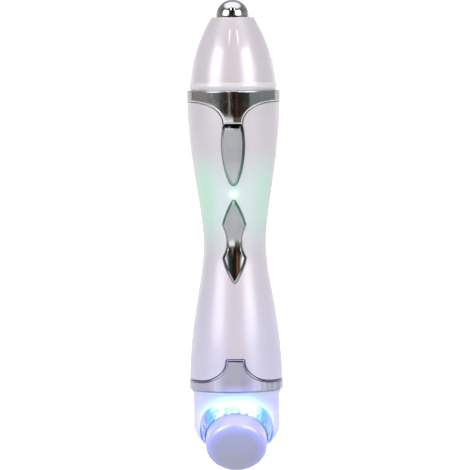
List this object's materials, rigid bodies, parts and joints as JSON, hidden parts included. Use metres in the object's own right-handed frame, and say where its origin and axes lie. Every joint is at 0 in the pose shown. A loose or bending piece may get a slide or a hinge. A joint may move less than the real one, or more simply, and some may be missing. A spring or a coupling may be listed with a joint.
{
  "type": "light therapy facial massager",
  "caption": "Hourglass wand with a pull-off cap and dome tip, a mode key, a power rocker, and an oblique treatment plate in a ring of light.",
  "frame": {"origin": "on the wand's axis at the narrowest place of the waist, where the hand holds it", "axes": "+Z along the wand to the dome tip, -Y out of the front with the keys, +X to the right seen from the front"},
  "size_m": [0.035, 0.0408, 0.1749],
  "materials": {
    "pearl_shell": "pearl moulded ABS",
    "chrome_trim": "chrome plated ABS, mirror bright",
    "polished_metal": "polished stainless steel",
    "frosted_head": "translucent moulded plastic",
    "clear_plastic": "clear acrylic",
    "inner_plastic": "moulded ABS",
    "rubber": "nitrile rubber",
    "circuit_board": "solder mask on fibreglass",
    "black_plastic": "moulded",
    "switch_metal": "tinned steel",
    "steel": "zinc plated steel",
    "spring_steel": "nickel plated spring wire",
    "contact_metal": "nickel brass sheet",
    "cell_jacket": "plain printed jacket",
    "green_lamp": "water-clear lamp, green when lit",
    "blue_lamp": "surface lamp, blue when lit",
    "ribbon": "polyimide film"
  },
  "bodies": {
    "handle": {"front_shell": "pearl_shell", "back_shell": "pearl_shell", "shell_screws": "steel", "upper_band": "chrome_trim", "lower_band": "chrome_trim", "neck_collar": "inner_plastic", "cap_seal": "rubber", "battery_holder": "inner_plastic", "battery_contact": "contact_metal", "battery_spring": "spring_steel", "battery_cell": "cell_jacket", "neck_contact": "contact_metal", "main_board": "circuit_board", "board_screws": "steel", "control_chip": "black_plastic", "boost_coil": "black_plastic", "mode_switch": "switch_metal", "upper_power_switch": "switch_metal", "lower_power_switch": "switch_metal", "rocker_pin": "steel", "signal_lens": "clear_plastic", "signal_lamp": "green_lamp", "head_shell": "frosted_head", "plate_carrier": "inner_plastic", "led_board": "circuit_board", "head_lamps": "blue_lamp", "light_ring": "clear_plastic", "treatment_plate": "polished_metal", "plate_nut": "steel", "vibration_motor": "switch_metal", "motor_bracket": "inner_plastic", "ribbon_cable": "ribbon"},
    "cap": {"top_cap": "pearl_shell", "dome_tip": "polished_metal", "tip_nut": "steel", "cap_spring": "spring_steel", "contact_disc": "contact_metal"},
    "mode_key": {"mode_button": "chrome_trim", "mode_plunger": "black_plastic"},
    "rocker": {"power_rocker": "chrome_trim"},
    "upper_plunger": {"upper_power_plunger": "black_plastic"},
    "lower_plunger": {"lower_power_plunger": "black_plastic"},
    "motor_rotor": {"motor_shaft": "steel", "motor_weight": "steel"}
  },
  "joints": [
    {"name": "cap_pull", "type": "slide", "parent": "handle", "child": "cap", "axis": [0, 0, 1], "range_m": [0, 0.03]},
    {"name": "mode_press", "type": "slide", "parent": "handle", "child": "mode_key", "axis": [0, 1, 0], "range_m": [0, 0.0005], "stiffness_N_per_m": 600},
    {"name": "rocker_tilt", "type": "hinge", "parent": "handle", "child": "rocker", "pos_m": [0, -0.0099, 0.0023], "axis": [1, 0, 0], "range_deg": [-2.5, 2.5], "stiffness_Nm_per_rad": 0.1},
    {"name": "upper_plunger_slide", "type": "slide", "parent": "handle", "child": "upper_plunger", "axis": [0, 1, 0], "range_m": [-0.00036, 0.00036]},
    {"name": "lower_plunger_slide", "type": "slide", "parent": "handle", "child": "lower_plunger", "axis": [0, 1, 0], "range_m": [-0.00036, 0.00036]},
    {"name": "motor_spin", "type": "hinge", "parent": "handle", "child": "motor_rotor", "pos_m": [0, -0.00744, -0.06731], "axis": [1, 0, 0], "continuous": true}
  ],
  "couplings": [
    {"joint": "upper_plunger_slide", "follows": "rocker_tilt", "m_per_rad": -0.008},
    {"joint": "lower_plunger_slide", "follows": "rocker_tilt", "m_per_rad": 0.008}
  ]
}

...

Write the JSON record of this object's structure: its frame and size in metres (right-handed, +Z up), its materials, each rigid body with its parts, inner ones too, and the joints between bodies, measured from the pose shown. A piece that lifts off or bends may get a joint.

What to produce:
Say, as a bare number, how many lines in the entries above include the string "axes".

Completed exercise:
2